Market Position Archetype?

The position chart is ubiquitous. A set of X and Y axes representing 2 dimensions in the market and dots representing company's positions with respect to those dimensions. There are many versions. Price v. Quality. Capabilities v. Price. Price v. Value. Luxury v. Reliability. Price v. Economy. These are all interesting and useful, but why are there 2 and only 2 axes? No doubt, having two axes makes things more interesting than one. Having 2 suggests the possibility of trading-off one dimension against the other. For example, it's easy to be high in both price and quality. But, it's hard to be high in quality and low in price. If that's the case, then why are there no 3-dimensional maps? Maybe the famous price, quality, duration triad would work here? I think the reason for constant 2-D thinking here is something in the human mind. We tend to think of products, companies, etc. as "a and b" or "a and not b". We just naturally use a pair of terms to describe everything.

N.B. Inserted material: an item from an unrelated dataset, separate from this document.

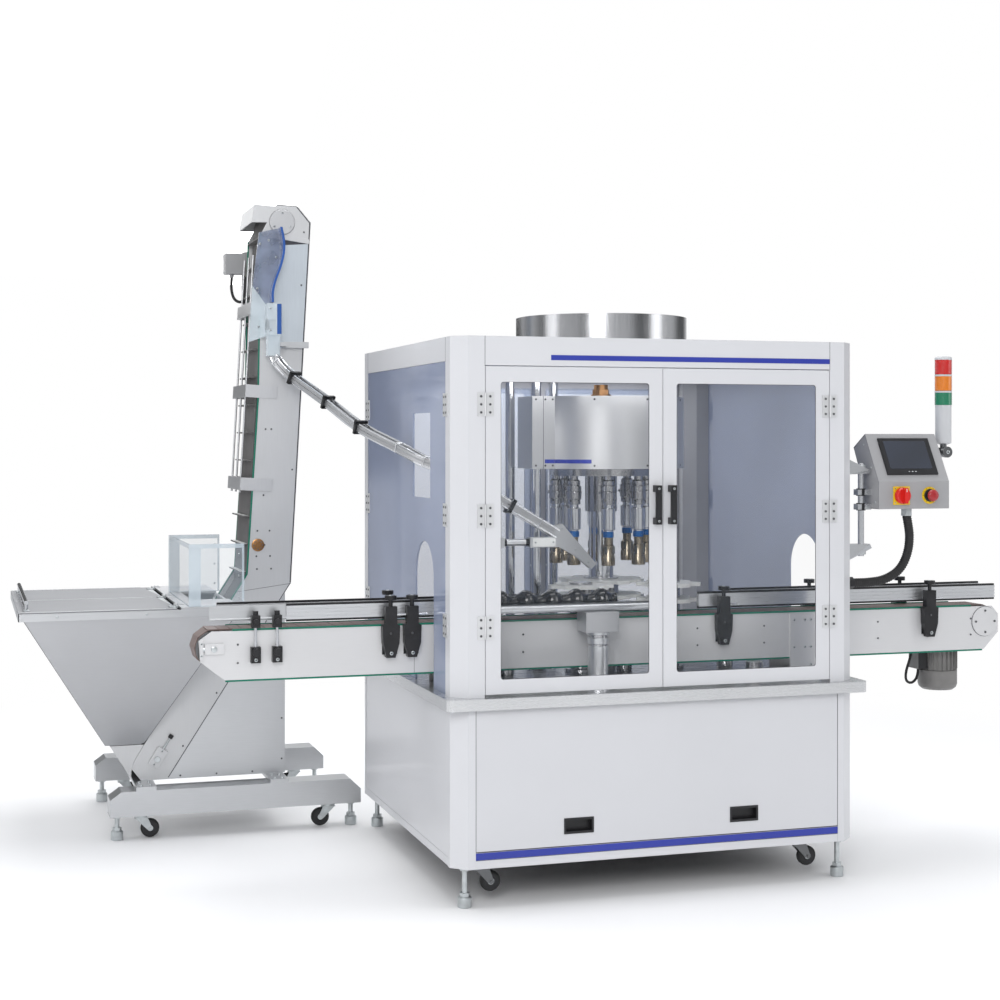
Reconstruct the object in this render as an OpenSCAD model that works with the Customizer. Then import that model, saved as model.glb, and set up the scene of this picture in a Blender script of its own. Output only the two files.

It's all we really need to position things in our universe of meaning. Take people. We will say, "he's attractive and nice". That positions him very effectively. Going on with more attributes (more dimensions in the graph) is interesting, but it's not necessary for the positioning. So, my conclusion is that every positioning statement should be in the form of "a and b" or "a and not b". This is how we human like to see the world.